I believe this transition has occurred incrementally over many decades that span at least a century. The people and their states, no longer sovereign or in control of their own destiny, have over many years been relegated to an increasing degree of subservience on multiple levels, the result of which, shamefully, would make us barely recognizable to those citizens who dared to rise up against the British Crown.

The transformation of the United States has devolved to a point that the belief in and acknowledgment of a Creator God, through the efforts of establishment science (a religion in its own right), academics, government, entertainment and the various media, has been replaced with a more Spartan assessment of humanity that has its philosophical roots in the following:

• Materialism. For example, mind springs from matter and there is no God … man alone can save himself.

• Mechanism. For example, man and the universe as a machine and the brain as a computer, all explained by the use of “scientific” reductionism.

• A form of humanism meant to replace the need for God. Worshipping the creature more than the Creator.

• A materialistic theory of mind, one that insists that consciousness comes from the brain.

• And egoistic hedonism that has us convinced that the self-serving approach of “looking out for number one” is the pinnacle of rational motivation and experience, among others.

For their part, Christians largely stand by as observers, as if their silence in the face of the transformation is something called for, something to be expected. We say we will not take the mark, yet will we not rise up and fight to keep laws from being enacted that will bring that mark to bear?

Being an observer is not possible in God’s participatory universe. Heisenberg and others proved that. So did the Bible.

When a man strays from what once defined him, he becomes less than he was before and more willing to be subservient to the powers around him, powers against which he is told he cannot prevail.

So, too, with a nation. Whether complying with the politically correct axiom that “you can’t fight city hall (so why try?)” or with the sometimes unspoken requirement to cover up, and even lie, for an employer (think of the people you know, including Christians, to whom this applies), acts of subservience accumulate in conscious behavior over time to become patterns of thinking and believing. So, too, with a nation.

And as subservience is cemented, the people, as participants in the transformation, become increasingly malleable and unwilling to confront the authority that shapes their world-view and convinces themselves that they are to believe what they are told to believe, and without question.

We were reminded in the 1st century that we are wrestling (denoting a cognitive and/or physical action) against authorities and powers and world rulers of the darkness that exists. Maybe that’s why in the following verses Paul talked about outfitting ourselves in an armor by which we could resist and stand our ground in the day of evil.

But many Christians believe that America is a good, godly nation. So how could it possibly foster evil?

Some of you will remind me that Christians have biblical foreknowledge that mockery and persecution is to be expected and is unavoidable. This is true. But where is it said that Christians are supposed to be accomplices to that persecution?

Are we supposed to sit by in silence as our children are taught theory disguised as fact by academics and textbook publishers? Are we supposed to turn a deaf ear and a blind eye while our faith is slaughtered continuously in the media for the past three decades? Are we to act like obedient children when Christianity is torn down, yet other religions go unimpeded, even promoted, through the actions of local, state and federal governments?
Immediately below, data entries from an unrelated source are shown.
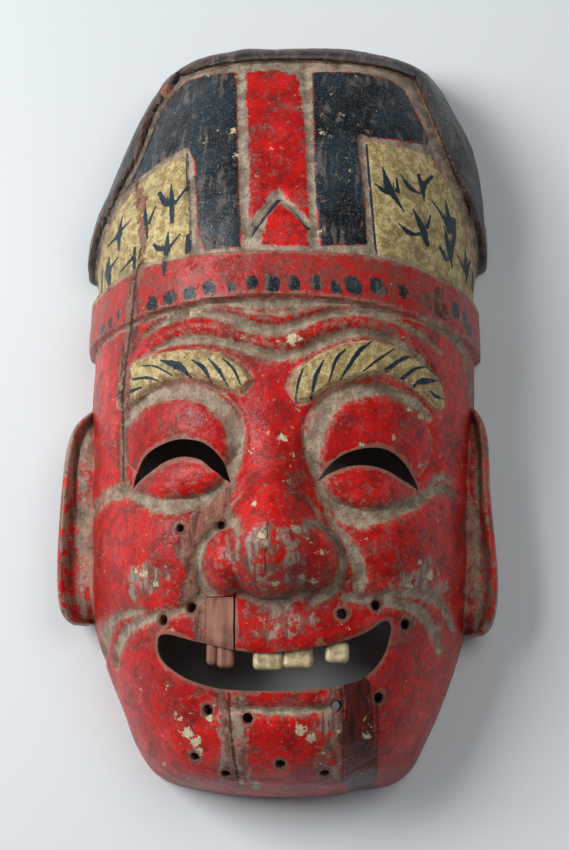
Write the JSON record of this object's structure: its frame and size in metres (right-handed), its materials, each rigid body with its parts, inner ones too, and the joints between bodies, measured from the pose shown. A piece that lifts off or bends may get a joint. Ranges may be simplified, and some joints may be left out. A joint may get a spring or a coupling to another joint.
{
  "type": "carved wooden theatre mask",
  "caption": "Carved and painted wooden face mask of a laughing old man in a stiff hat, hollow behind, with pierced eyes and an open mouth; worn over the face for dance theatre.",
  "frame": {"origin": "middle of the width and length of the mask on the plane of its flat back rim, so the bottom centre of its box", "axes": "+Y from the chin to the top of the hat, +Z out through the nose, +X to the right of someone who looks at the face"},
  "size_m": [0.1794, 0.31, 0.1044],
  "materials": {
    "lacquered_wood": "worn red lacquer over gesso on wood, with blue-black, dull gold and bare patches and grey dirt in the carving",
    "bare_wood": "bare mauve-brown repair wood, dull"
  },
  "bodies": {
    "root": {"mask": "lacquered_wood", "lip_patch": "bare_wood"}
  },
  "joints": []
}
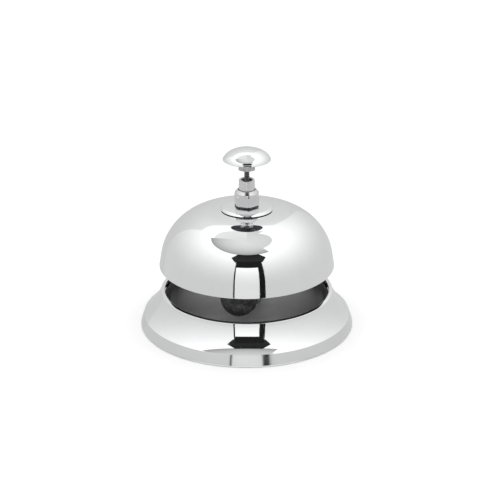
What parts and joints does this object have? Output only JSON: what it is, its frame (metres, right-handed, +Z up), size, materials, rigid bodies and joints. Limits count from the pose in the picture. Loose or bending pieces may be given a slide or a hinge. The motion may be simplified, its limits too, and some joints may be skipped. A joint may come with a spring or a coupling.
{
  "type": "desk call bell",
  "caption": "Chromed service bell: dome on a hollow post over a flared base, with a sprung push button that tilts a hinged striker against the inside of the dome.",
  "frame": {"origin": "on the centre line of the dome, in the plane that the four rubber feet stand on", "axes": "+Z up along the post, -Y towards the front, where the striker's hammer hangs, +X to the right seen from the front"},
  "size_m": [0.085, 0.085, 0.0739],
  "materials": {
    "chrome": "mirror polished chrome plate",
    "satin_steel": "satin grey",
    "zinc_steel": "zinc plated, semi bright",
    "dark_steel": "blackened, semi gloss",
    "cast_iron": "rough as cast",
    "fibre": "matt black fibre",
    "rubber": "matt black"
  },
  "bodies": {
    "base": {"base_shell": "chrome", "bell_dome": "chrome", "domed_washer": "chrome", "clamp_nut": "chrome", "post_tube": "chrome", "mechanism_pan": "satin_steel", "bottom_cover": "zinc_steel", "pedestal": "zinc_steel", "base_spacer": "zinc_steel", "base_washer": "zinc_steel", "base_nut": "zinc_steel", "post_lock_nut": "zinc_steel", "bell_seat": "zinc_steel", "guide_bush": "zinc_steel", "return_spring": "zinc_steel", "pivot_pin": "zinc_steel", "lock_washer": "dark_steel", "pivot_clip": "dark_steel", "seat_washer": "fibre", "rubber_foot_1": "rubber", "rubber_foot_2": "rubber", "rubber_foot_3": "rubber", "rubber_foot_4": "rubber"},
    "plunger": {"plunger_rod": "dark_steel", "push_button": "chrome", "button_lock_nut": "zinc_steel", "spring_clip": "zinc_steel", "stop_clip": "zinc_steel"},
    "striker": {"striker_arm": "zinc_steel", "hammer": "cast_iron", "hammer_rivet": "zinc_steel"}
  },
  "joints": [
    {"name": "button_press", "type": "slide", "parent": "base", "child": "plunger", "axis": [0, 0, -1], "range_m": [0, 0.003], "stiffness_N_per_m": 400, "springref_m": -0.003, "deforming": ["return_spring"]},
    {"name": "striker_swing", "type": "hinge", "parent": "base", "child": "striker", "pos_m": [-0.00116, -0.00943, 0.0305], "axis": [-0.9925, 0.1219, 0], "range_deg": [0, 18.2]}
  ],
  "couplings": [
    {"joint": "striker_swing", "follows": "button_press", "rad_per_m": 105.3}
  ]
}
Most people acquiesce to being followers and are easily swayed. No wonder Christ likened us to sheep. Would that it were true that Christians are not so easily swayed. But over the generations they have proved themselves to be just the same as their brothers and sisters who are not believers.
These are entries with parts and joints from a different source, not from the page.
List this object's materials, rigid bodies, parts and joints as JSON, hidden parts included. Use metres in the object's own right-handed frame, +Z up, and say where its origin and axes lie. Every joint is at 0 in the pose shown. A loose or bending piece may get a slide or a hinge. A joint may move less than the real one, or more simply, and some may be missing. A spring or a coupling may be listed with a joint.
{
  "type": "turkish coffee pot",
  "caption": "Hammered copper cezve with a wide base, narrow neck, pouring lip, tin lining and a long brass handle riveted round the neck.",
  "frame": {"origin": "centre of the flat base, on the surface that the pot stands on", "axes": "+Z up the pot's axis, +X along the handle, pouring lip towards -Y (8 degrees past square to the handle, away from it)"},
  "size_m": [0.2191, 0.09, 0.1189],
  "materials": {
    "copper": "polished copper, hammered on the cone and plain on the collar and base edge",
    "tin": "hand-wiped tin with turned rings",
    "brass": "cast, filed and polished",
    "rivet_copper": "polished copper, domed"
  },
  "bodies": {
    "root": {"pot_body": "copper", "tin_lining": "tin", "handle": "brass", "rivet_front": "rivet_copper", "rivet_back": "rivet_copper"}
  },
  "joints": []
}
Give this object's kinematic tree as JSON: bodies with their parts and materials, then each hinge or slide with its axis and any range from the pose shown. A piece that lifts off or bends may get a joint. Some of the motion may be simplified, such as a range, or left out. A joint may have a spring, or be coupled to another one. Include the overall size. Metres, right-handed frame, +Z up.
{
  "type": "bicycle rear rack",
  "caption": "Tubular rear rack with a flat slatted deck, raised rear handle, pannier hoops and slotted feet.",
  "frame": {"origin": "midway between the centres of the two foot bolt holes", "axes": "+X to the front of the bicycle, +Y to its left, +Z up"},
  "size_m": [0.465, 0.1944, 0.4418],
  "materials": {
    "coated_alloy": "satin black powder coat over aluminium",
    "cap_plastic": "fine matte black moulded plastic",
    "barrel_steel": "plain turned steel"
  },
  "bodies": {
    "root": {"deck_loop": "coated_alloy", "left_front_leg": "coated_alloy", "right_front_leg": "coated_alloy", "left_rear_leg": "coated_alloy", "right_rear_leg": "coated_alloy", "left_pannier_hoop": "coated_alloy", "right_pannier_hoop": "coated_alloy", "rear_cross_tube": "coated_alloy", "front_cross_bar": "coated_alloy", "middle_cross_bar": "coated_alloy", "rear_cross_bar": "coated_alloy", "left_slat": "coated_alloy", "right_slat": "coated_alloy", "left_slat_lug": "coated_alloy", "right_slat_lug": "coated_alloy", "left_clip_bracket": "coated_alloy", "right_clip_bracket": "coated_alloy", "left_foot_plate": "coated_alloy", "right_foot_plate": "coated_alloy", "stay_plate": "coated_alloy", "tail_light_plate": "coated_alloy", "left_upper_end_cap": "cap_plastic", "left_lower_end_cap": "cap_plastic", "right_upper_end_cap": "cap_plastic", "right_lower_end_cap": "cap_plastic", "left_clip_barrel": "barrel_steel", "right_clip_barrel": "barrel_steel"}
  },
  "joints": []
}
It is not that they compromise their Christian beliefs in church, it is that their willingness to stand up for their beliefs outside church and in the face of unrelenting public condemnation has been compromised.

We today, by our failure to stand for our beliefs, are more like a house built on shifting sand. The power of Caesar has essentially invaded our homes, our lives, our beliefs … even the very consciousness that some of us believe was manifested at once when God breathed in the breath of life (neshama in the Hebrew) and man became a living soul.

It is difficult to bind a strong man when challenging and or trying to modify his beliefs. It is not so difficult to subdue that strong man who speaks strong words in his house, but weak ones in society, and to shape his world-view while allowing him to retain some of his spiritual beliefs. This was the Roman tactic that worked so well and helped facilitate the assimilation of nations and religions, including Christianity, on three continents.

We are much like Esau, who sold his birthright for a bowl of soup. Christians in America over the past century sold theirs, as did non-believers, for a different kind of nourishment.

People will fall for nearly anything if they are kept fat and relatively comfortable in the land of plenty, in the Land of Mammon (Money).

And with the otherwise innocent promise of “anything is possible in America” our silence and subservience was bought with a price.

The price was not spiritual. The price was material. You may say it’s not so, but in the broader American culture, Mammon became god. The proof is all around us.